Die Handlungsführung lässt keinen Zweifel daran, dass es mit der lustigen, bisweilen albern anmu­tenden Ober­fläche von Gags keines­wegs getan ist. Die Reifung von Kevin zu Gavino, vom heimat- und gesichts­losen Emigran­ten zum Sarden ist eine Reise nach Innen unter Anleitung. Es geht dabei um die Wieder­entde­ckung und Wieder­aneig­nung der Jahr­tausende alten Kultur und Ge­schichte und des Werte­systems, das der junge Mann zwar noch von seinem Großvater kennt, aber ablegte – wodurch er sich verloren hat.

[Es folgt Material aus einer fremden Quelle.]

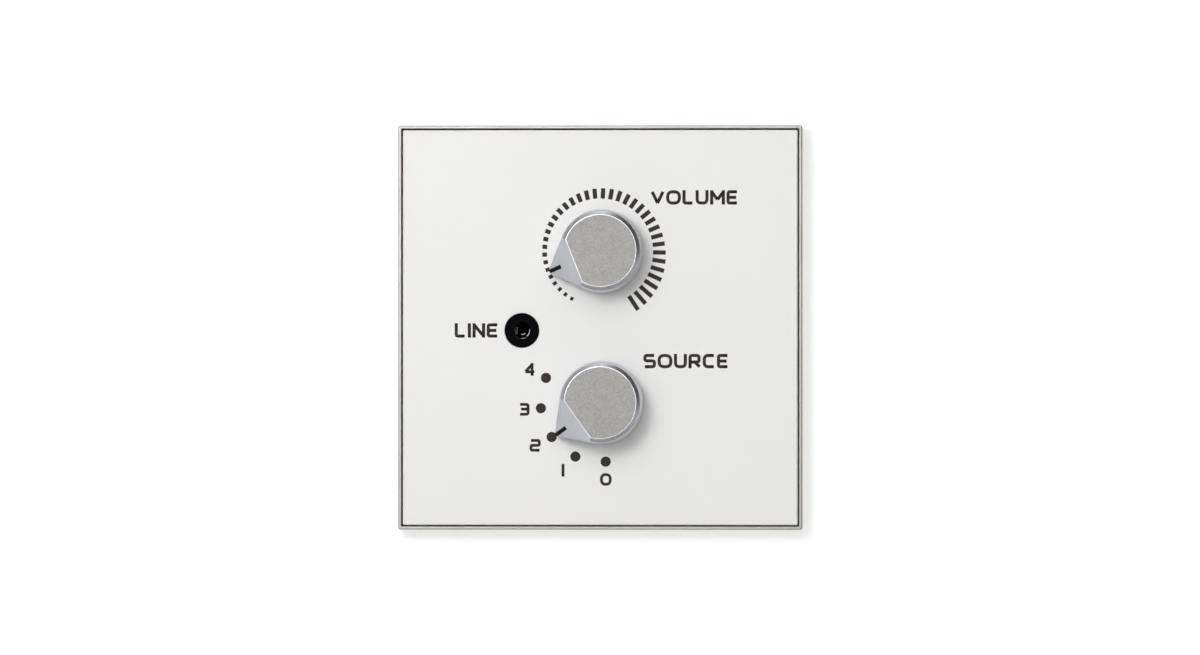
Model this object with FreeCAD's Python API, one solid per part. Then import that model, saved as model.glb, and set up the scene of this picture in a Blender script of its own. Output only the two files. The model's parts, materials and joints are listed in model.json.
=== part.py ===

Je sicherer er sich auf sardi­schem Terrain (wieder) fühlt, desto weniger braucht er sich durch Über­treibung des Macho­tums zu beweisen, desto überzeu­gender wird er zum wahren Sarden, wie ihn Bardone definiert (und selbst reprä­sentiert): »un uomo che mantiene le promesse e capisce la diffe­renza fra le persone e le cose«. Was da zählt, sind altbe­währte mensch­liche Tugenden wie Respekt, Loyalität, Teilen, Dank­barkeit, und eigen­artiger­weise empfindet man hinter allem (einschließ­lich der hohlen Groß­mäulig­keit) eine verhüllte Schwermut.

Im zweiten Teil verdichtet Zucca die psycho­sozialen und philo­sophi­schen Aspekte, und der Film gewinnt durch eine poetisch-meta­physi­sche Ader eine tiefere Dimension. Schon in seinen Anfangs­lektionen wird Kevin/Gavino daran erinnert, dass die Sarden nach dem Tod nicht ins Jenseits, sondern auf den Mond ziehen, und eine traum­ähnliche Szene bringt ihm jetzt vor Augen, wie bedeu­tende Frauen und Männer aus der langen sardi­schen Geschichte (Ampsi­cora, Eleonora d’Arborea, Giovanni Maria Angioj, Grazia Deledda, Antonio Gramsci …) dort würdevoll mit gewöhn­lichen Hirten, Bäue­rinnen, Berg­arbeitern, Alten weiter­leben.

Was es mit der verwunder­lichen Besitz­ergrei­fung unseres nächsten Himmels­körpers durch einen Sarden auf sich hat, soll hier nicht verraten werden – nur so viel: Es hat mit Raumfahrt nichts zu tun, aber viel mit tiefer Mensch­lichkeit.